Object data in JSON:
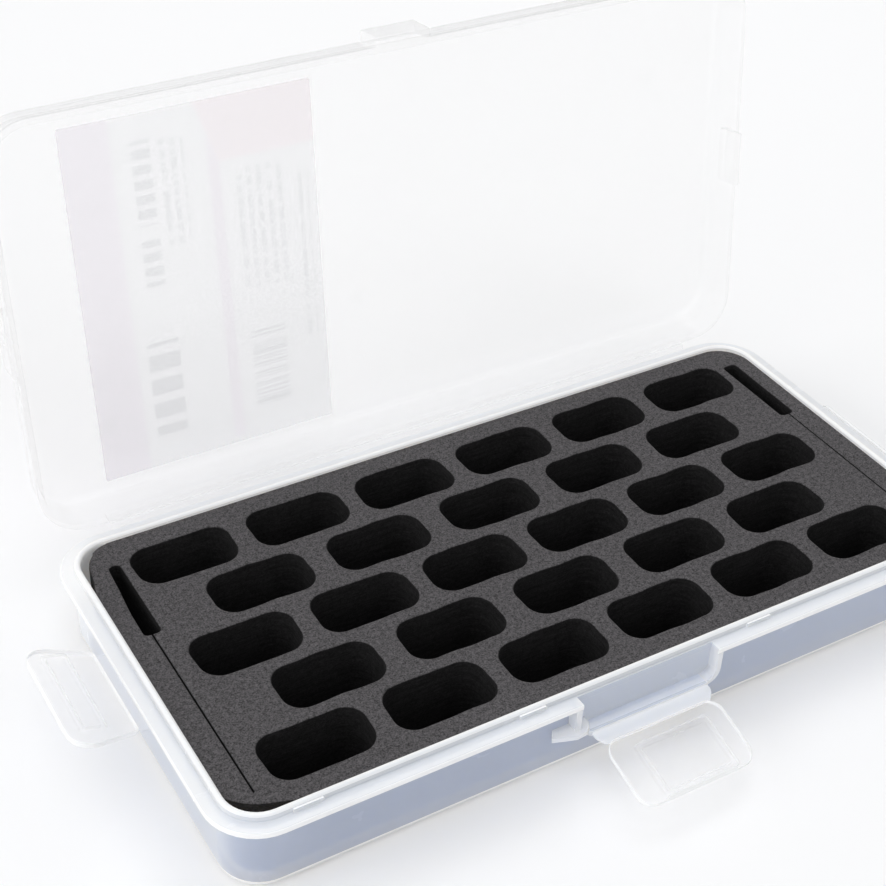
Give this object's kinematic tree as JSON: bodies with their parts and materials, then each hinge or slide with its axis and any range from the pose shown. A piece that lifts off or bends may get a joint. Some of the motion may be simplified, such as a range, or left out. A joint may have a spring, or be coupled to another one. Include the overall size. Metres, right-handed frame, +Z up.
{
  "type": "bobbin box",
  "caption": "Flat translucent plastic box with a hinged lid, snap latches on three sides and a black foam insert with rounded pockets for sewing bobbins.",
  "frame": {"origin": "centre of the tray's underside, on the table", "axes": "+X along the box towards its right end, +Y towards the lid's hinge at the back, +Z up"},
  "size_m": [0.2055, 0.1308, 0.1098],
  "materials": {
    "clear_plastic": "milky translucent polypropylene, satin",
    "black_foam": "closed-cell foam, fine grain, matt",
    "label_paper": null
  },
  "bodies": {
    "base": {"base_tray": "clear_plastic", "foam_insert": "black_foam", "foam_floor_pad": "black_foam", "lid_hinge_film": "clear_plastic", "front_latch_film": "clear_plastic", "left_latch_film": "clear_plastic", "right_latch_film": "clear_plastic"},
    "lid": {"lid": "clear_plastic", "label": "label_paper"},
    "front_latch": {"front_latch": "clear_plastic"},
    "left_latch": {"left_latch": "clear_plastic"},
    "right_latch": {"right_latch": "clear_plastic"}
  },
  "joints": [
    {"name": "lid_hinge", "type": "hinge", "parent": "base", "child": "lid", "pos_m": [0, 0.046, 0.0178], "axis": [1, 0, 0], "range_deg": [-83, 97]},
    {"name": "front_latch_hinge", "type": "hinge", "parent": "base", "child": "front_latch", "pos_m": [0, -0.04735, 0.0097], "axis": [-1, 0, 0], "range_deg": [-15, 105]},
    {"name": "left_latch_hinge", "type": "hinge", "parent": "base", "child": "left_latch", "pos_m": [-0.0912, 0, 0.01675], "axis": [0, 1, 0], "range_deg": [-108, 72]},
    {"name": "right_latch_hinge", "type": "hinge", "parent": "base", "child": "right_latch", "pos_m": [0.0912, 0, 0.01675], "axis": [0, -1, 0], "range_deg": [-30, 150]}
  ]
}
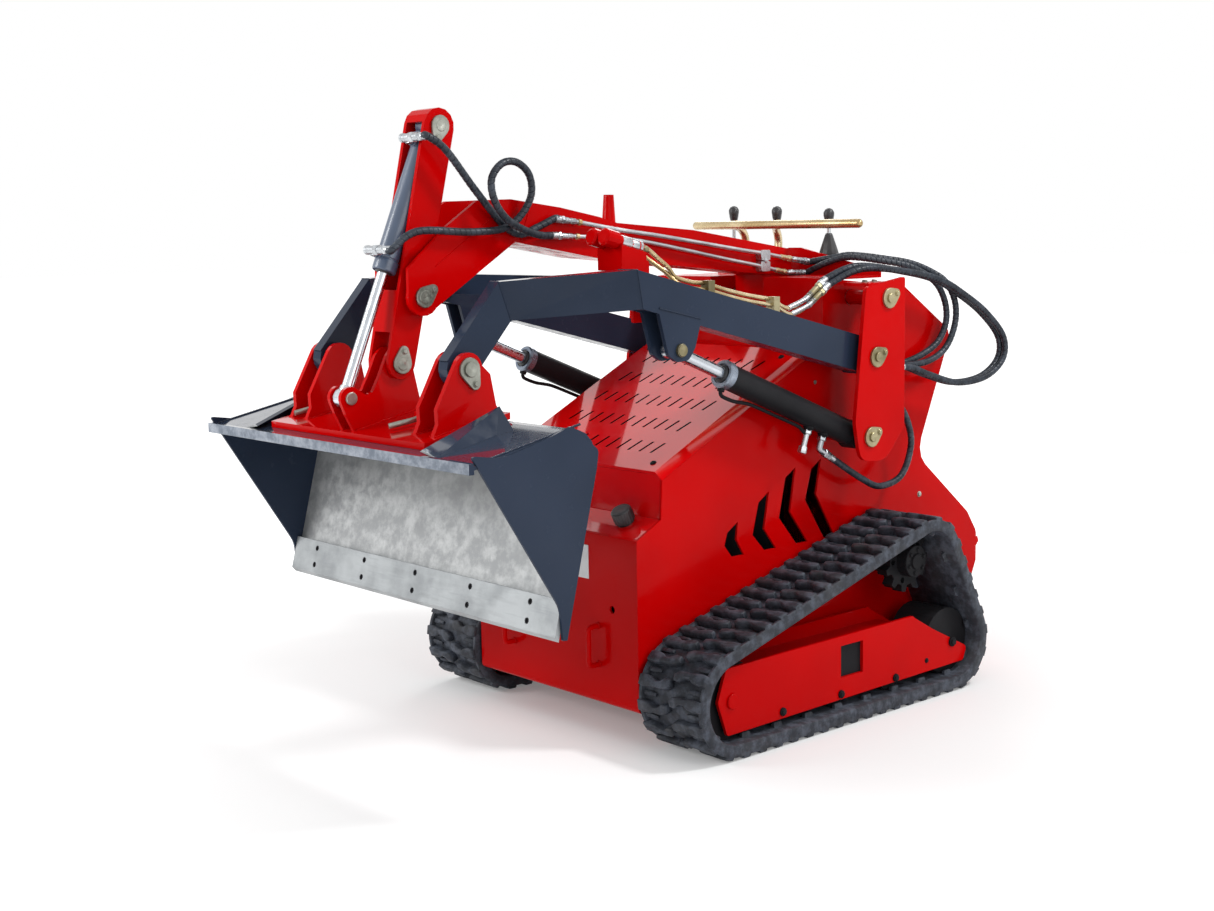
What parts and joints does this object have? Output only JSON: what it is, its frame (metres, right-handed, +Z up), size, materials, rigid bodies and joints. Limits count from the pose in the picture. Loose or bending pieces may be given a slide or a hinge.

PROMPT: Would you restate each of the entries word for word?

FULL OUTPUT:
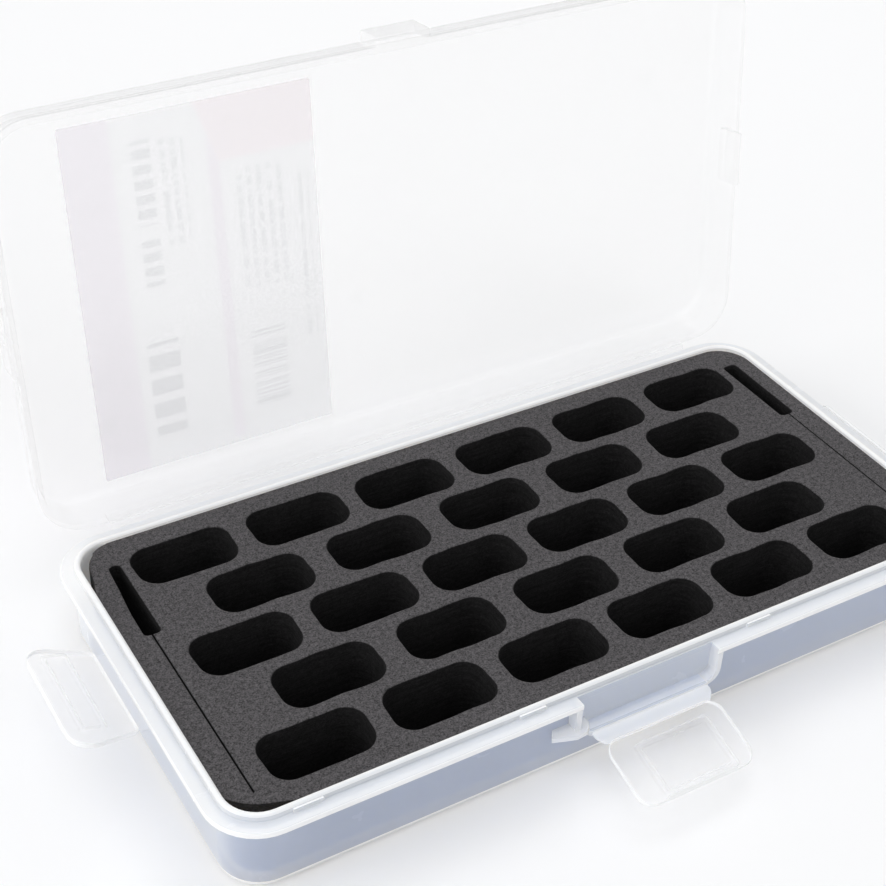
Give this object's kinematic tree as JSON: bodies with their parts and materials, then each hinge or slide with its axis and any range from the pose shown. A piece that lifts off or bends may get a joint. Some of the motion may be simplified, such as a range, or left out. A joint may have a spring, or be coupled to another one. Include the overall size. Metres, right-handed frame, +Z up.
{
  "type": "bobbin box",
  "caption": "Flat translucent plastic box with a hinged lid, snap latches on three sides and a black foam insert with rounded pockets for sewing bobbins.",
  "frame": {"origin": "centre of the tray's underside, on the table", "axes": "+X along the box towards its right end, +Y towards the lid's hinge at the back, +Z up"},
  "size_m": [0.2055, 0.1308, 0.1098],
  "materials": {
    "clear_plastic": "milky translucent polypropylene, satin",
    "black_foam": "closed-cell foam, fine grain, matt",
    "label_paper": null
  },
  "bodies": {
    "base": {"base_tray": "clear_plastic", "foam_insert": "black_foam", "foam_floor_pad": "black_foam", "lid_hinge_film": "clear_plastic", "front_latch_film": "clear_plastic", "left_latch_film": "clear_plastic", "right_latch_film": "clear_plastic"},
    "lid": {"lid": "clear_plastic", "label": "label_paper"},
    "front_latch": {"front_latch": "clear_plastic"},
    "left_latch": {"left_latch": "clear_plastic"},
    "right_latch": {"right_latch": "clear_plastic"}
  },
  "joints": [
    {"name": "lid_hinge", "type": "hinge", "parent": "base", "child": "lid", "pos_m": [0, 0.046, 0.0178], "axis": [1, 0, 0], "range_deg": [-83, 97]},
    {"name": "front_latch_hinge", "type": "hinge", "parent": "base", "child": "front_latch", "pos_m": [0, -0.04735, 0.0097], "axis": [-1, 0, 0], "range_deg": [-15, 105]},
    {"name": "left_latch_hinge", "type": "hinge", "parent": "base", "child": "left_latch", "pos_m": [-0.0912, 0, 0.01675], "axis": [0, 1, 0], "range_deg": [-108, 72]},
    {"name": "right_latch_hinge", "type": "hinge", "parent": "base", "child": "right_latch", "pos_m": [0.0912, 0, 0.01675], "axis": [0, -1, 0], "range_deg": [-30, 150]}
  ]
}
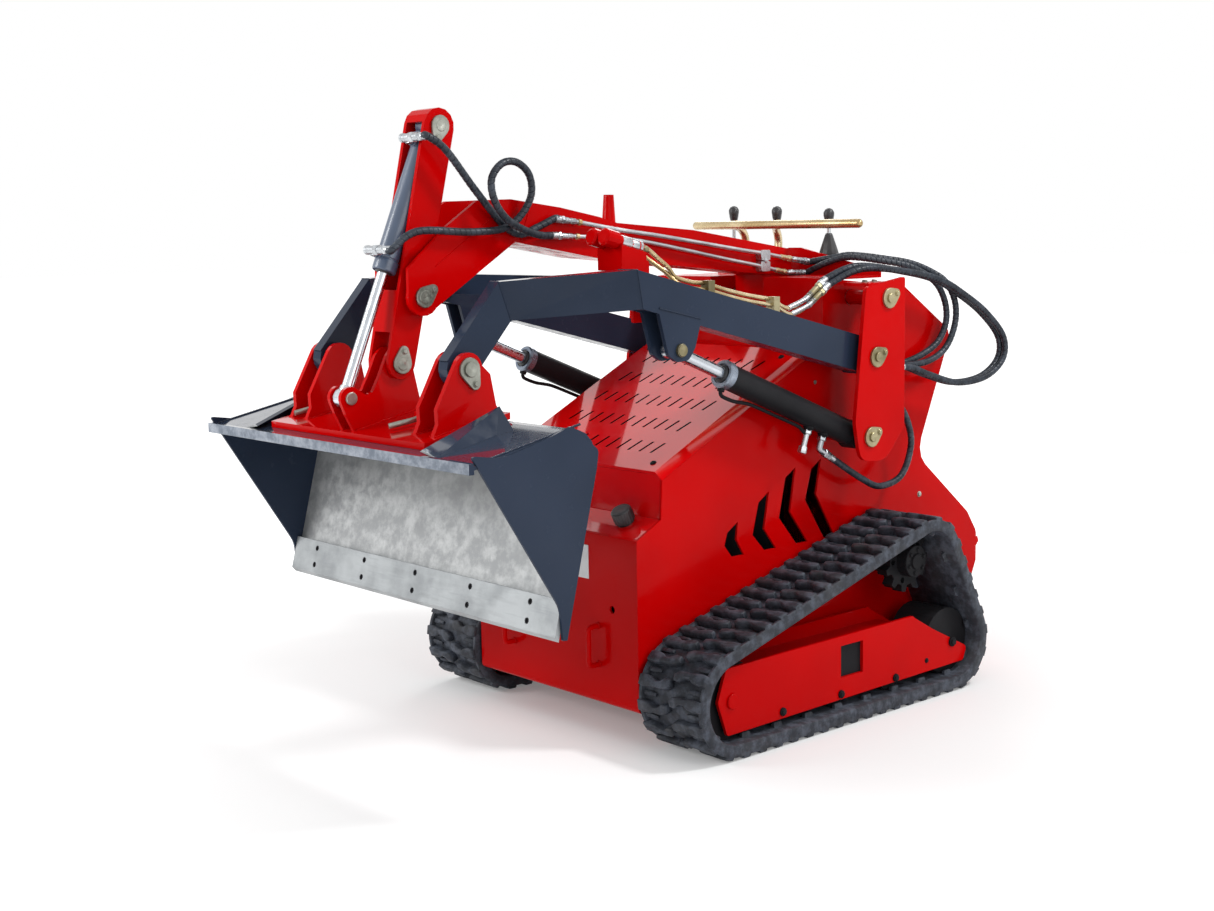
What parts and joints does this object have? Output only JSON: what it is, its frame (metres, right-handed, +Z up), size, materials, rigid bodies and joints. Limits count from the pose in the picture. Loose or bending pieces may be given a slide or a hinge.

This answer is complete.